If they’re going to send up food in a rocket and it’s the hardest possible thing to do and they’ve gone through everything to build that rocket, the rocket must blow up.

If they’ve figured out the perfect way to rendezvous with the crew and save the day and the crew has risked their lives and defied NASA in order to do it, the procedure must go wrong. He must end up in too low of an orbit.

If you’ve got a space craft on Mars that is the hardest thing in the world to get to and he’s somehow going to make it all the way across the Martian desert to get there, you’ve got to make him dismantle the space craft before he sends himself up in it. You’ve got to send him up in a tarp rather than a nose cone. And at the end whatever choice leads your character to win the day, to complete their task, to earn their happy ending, it must be a choice that they make themselves, not one that is made for them.

Can you imagine what a let down this movie would be if at the end of the day, Jessica Chastain simply flew down and picked Matt Damon up?

In order to earn his happy ending, Matt Damon has to go through one last test. Is he willing to puncture his own space suit, his own life support, in order to fly himself back home? He has to make that choice. And he has to do it alone.

Test movies are built around tests. And if your test isn’t strong enough, if the worst thing doesn’t happen, what happens is you lose drama.

If your favorite contestant on Project Runway doesn’t screw up, you’re going to lose the drama. If your character on your favorite reality show doesn’t think their plan is the one that is going to work before it totally falls flat, you’re not going to get to where you want to go.

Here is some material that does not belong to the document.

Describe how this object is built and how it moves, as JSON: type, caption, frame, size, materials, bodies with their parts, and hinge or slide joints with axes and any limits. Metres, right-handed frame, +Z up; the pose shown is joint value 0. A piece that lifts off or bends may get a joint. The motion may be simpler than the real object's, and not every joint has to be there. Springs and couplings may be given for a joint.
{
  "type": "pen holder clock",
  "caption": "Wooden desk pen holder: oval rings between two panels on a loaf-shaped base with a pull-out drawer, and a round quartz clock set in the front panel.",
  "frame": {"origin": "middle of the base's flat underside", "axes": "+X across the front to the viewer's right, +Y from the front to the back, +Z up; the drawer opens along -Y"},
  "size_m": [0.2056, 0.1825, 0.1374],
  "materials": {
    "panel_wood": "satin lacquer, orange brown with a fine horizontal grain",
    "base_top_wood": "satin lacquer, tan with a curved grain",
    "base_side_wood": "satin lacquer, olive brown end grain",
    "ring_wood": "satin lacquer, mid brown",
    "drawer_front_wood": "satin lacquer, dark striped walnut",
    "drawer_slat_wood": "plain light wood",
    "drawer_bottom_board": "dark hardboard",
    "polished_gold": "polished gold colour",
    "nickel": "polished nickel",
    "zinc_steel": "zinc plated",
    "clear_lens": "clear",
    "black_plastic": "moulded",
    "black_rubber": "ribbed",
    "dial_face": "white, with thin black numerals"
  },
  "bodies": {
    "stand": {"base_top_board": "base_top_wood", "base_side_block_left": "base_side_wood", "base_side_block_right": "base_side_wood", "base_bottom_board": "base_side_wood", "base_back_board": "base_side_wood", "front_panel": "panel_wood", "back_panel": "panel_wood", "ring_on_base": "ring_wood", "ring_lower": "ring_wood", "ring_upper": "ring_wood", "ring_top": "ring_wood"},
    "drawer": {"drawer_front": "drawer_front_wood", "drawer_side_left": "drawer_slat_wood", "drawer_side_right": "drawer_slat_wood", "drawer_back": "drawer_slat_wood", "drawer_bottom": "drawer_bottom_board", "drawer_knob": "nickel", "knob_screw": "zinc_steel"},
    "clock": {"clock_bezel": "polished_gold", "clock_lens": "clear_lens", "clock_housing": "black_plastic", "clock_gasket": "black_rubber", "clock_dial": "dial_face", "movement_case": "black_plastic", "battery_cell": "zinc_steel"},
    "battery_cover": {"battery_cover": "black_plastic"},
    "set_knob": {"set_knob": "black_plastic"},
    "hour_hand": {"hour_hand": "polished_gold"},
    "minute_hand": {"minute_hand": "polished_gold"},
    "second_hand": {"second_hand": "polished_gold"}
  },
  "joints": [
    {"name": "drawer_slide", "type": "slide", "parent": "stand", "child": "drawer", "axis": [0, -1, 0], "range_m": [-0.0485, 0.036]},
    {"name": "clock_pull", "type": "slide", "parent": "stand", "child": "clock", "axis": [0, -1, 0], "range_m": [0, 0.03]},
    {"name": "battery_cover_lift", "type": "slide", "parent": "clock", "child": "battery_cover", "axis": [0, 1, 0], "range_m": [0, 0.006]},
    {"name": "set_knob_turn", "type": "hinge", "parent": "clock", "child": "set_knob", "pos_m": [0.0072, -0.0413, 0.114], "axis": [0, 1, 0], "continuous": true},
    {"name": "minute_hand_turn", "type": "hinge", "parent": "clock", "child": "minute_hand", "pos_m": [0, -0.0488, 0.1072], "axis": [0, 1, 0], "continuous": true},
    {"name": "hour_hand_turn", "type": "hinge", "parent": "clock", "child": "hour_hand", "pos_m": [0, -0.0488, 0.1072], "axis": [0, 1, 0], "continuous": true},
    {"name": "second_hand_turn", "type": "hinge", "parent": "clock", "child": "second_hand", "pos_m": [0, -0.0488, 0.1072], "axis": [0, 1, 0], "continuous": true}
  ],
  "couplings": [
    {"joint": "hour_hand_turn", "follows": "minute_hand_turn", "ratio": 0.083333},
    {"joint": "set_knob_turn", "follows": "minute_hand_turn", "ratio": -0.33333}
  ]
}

Now, building a movie in this way, whether it’s a Test Movie or a Change Movie, does not mean that you have to have a character speaking directly to the audience, telegraphing their moves in some kind of a reality show format in order for it to work.

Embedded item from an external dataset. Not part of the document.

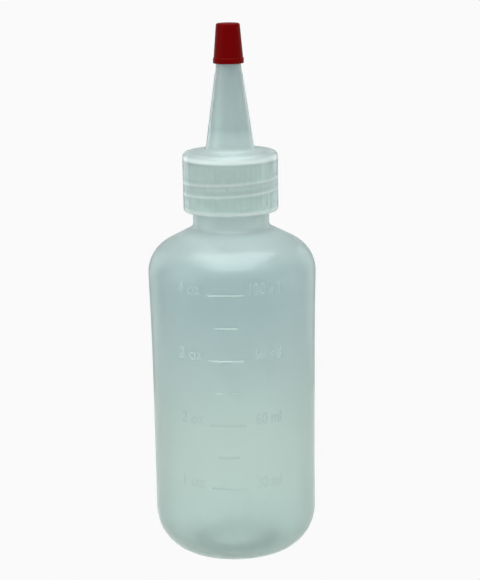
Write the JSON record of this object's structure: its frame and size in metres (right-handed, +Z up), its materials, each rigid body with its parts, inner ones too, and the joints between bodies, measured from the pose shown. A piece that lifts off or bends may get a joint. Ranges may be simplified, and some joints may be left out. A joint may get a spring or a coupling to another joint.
{
  "type": "glue applicator bottle",
  "caption": "Translucent squeeze bottle for glue with a ribbed screw-on cap, a long tapered spout and a push-on tip cap.",
  "frame": {"origin": "centre of the bottle's base ring, on the surface it stands on", "axes": "+Z up along the axis of the bottle, cap and spout; -Y is the front, with the volume marks; +X is to the right of someone facing the marks"},
  "size_m": [0.047, 0.0472, 0.1495],
  "materials": {
    "natural_polyethylene": "milky translucent, satin",
    "foam_liner": "white foamed polyethylene, matte",
    "natural_polyethylene_cap": "milky translucent, satin",
    "red_polyethylene": "opaque red, soft gloss"
  },
  "bodies": {
    "bottle": {"bottle": "natural_polyethylene"},
    "liner": {"seal_liner": "foam_liner"},
    "spout_cap": {"spout_cap": "natural_polyethylene_cap"},
    "tip_cap": {"tip_cap": "red_polyethylene"}
  },
  "joints": [
    {"name": "cap_rise", "type": "slide", "parent": "bottle", "child": "liner", "axis": [0, 0, 1], "range_m": [0, 0.0143]},
    {"name": "cap_turn", "type": "hinge", "parent": "liner", "child": "spout_cap", "pos_m": [0, 0, 0.11066], "axis": [0, 0, 1], "range_deg": [0, 1620]},
    {"name": "tip_pull", "type": "slide", "parent": "spout_cap", "child": "tip_cap", "axis": [0, 0, 1], "range_m": [0, 0.015]}
  ],
  "couplings": [
    {"joint": "cap_rise", "follows": "cap_turn", "m_per_rad": 0.00050531}
  ]
}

In fact, Francis Ford Coppola was a master of this technique back in the 70s, before reality shows were even in people’s minds.

If you think about each act of The Godfather, you probably remember how each act begins in a way where the characters decide, through their ACTIONS, exactly what the act is going to be about. What’s the big thing they’re going for in that act?

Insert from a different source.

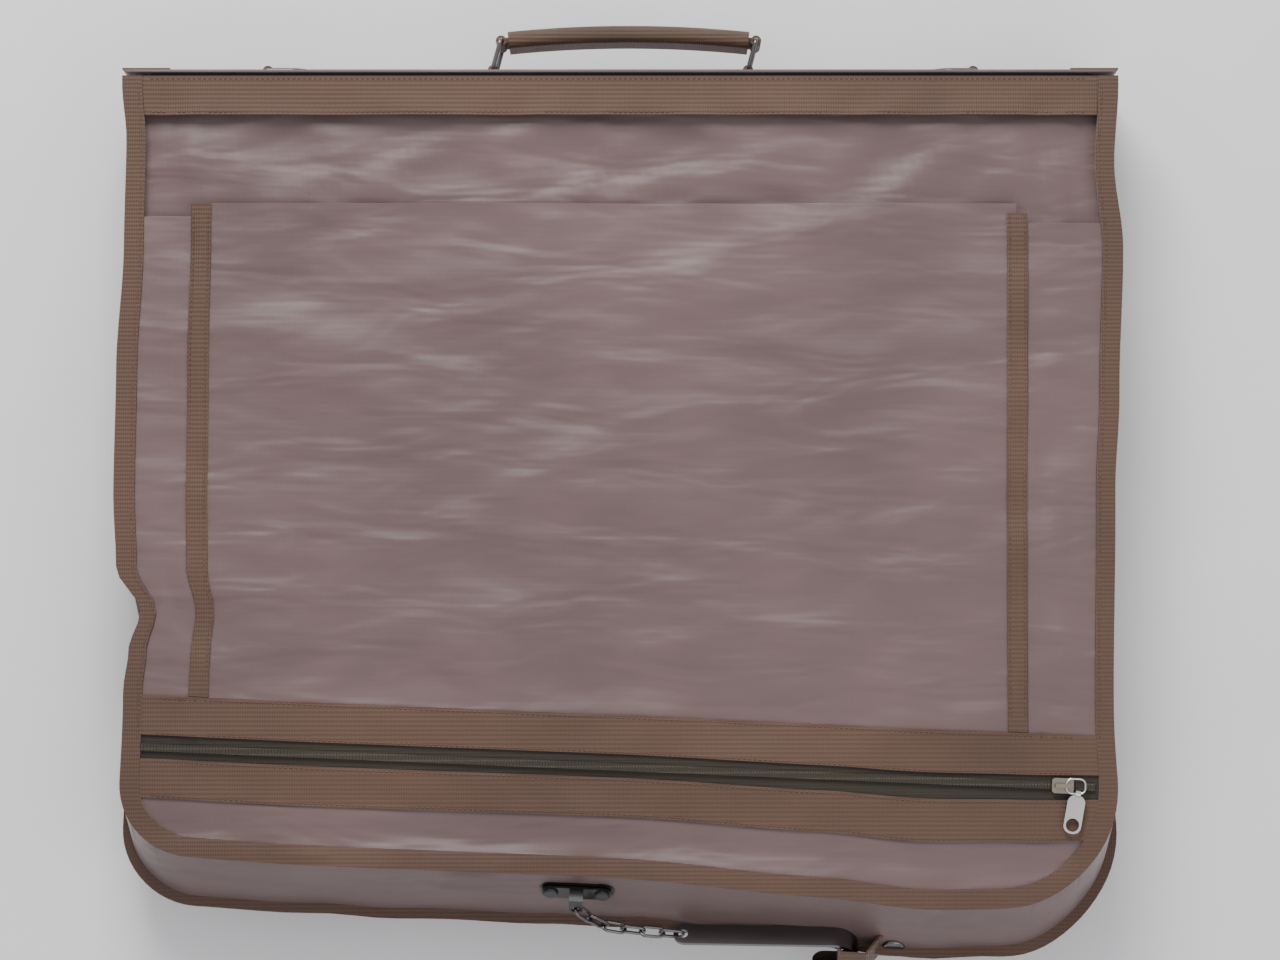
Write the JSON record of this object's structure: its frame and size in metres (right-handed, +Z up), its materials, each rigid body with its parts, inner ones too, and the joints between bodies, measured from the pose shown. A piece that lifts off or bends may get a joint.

This is the act where we’re going to get Johnny his gig in Los Angeles, This is the act where we’re going to stay out of the drug business. This is the act where we’re going to figure out how to kill a cop, and on and on and on.

And you can see how, in this way, the underlying structure of The Godfather is built on the same principles as the structure of The Martian.

You figure out what the character wants, you figure out what the plan is going to be to get there, and then you test them, and test them, and test them.

And in this way, The Martian is not just a movie about being lost on Mars. It’s also a movie about screenwriting.

There is a fabulous monologue at the very end of The Martian in which Matt Damon’s character talks to a room full of young astronauts about what it actually means to be an astronaut, and how to achieve the things that others think are impossible.

He talks about the idea that these problems are going to come up. That in many ways– just like a writer confronting the blank page– you are alone in space, you are alone in an uninhabited planet, that you need to inhabit yourself with the force of your own will.

And the journey of being a writer is figuring out what you want, and testing yourself at every turn. What are you actually willing to do to get there?

Many writers make the same mistake that Matt Damon’s character warns his students of at the very end of The Martian. You cannot think about how you’re going to get home. You have to think about this task, and then the next task, and then the next task, and then the next task. One task, one obstacle at a time.

Just like Mark Watney up in space, you have to trust your art: what you have to say as a writer, and the fact that you are going to hold on to who you are, to your own unique voice, in the face of whatever obstacles your screenplay throws at you.

And you have to trust the science of writing, the craft of writing. You have to develop the skills that allow you to overcome those challenges.

But the most important thing is, you need to remember that the obstacles to writing, the things that make your script hard, the things that make you feel lost and alone on a deserted planet, that make you feel like giving up, that they are supposed to be there. That they are part of the job. Part of your own personal Test Movie.

When you are writing yourself into those kinds of obstacles, allowing the worst thing to happen again and again and again both to your character and to yourself as a writer, you also take yourself on a journey that shows you who you really are.

That may be a journey that tests you, that challenges you to hold onto the best parts about yourself, to hold onto your art and your craft, to say what you really want to say, in the face of all the obstacles of populating the universe of a blank page.

Or it might be a Change Movie. It might be a journey through which you learn not just who you are, but who you can be, by facing the obstacles one at a time– this task, then this task, then this task. Not focusing on how you’re going to get home (because the end of a script seems so far away at times that it is impossible to navigate towards). But instead, figuring out how you are going to solve each problem, one problem at a time, by developing your art, and your craft.

So, if you’re working on a screenplay I challenge you to test yourself. Don’t write the screenplay that you know you can write. Write the one that you wonder if you have the skill to write.

Don’t put yourself in a situation where it’s easy to get home. Put yourself, and your character, in a situation where it’s hard to get home.

Look at the resources around you, even if it looks like you’re on an empty, deserted planet, and ask yourself: what are the resources that you can use to develop your art? What are the resources you can use to develop your craft? Who are the people in your corner who you can reach out to? What are the resources that you have in yourself, and what are the resources you need to look elsewhere to discover.

Think about the ways you’re going to repurpose the things that you already know, whether it’s how to farm a potato or how to structure a reality show.

Look at the things that you can repurpose and use in different ways.

Look at the ways you can reexamine your scene that doesn’t work and turn it into one that does.

And most of all, look at what it means to hold onto who you are, in the face of a challenge that causes most people to give up.

Most people who dream of writing a screenplay never actually end up doing it. So, ask yourself what’s it going to take for you to be one of those people who actually make it all the way home?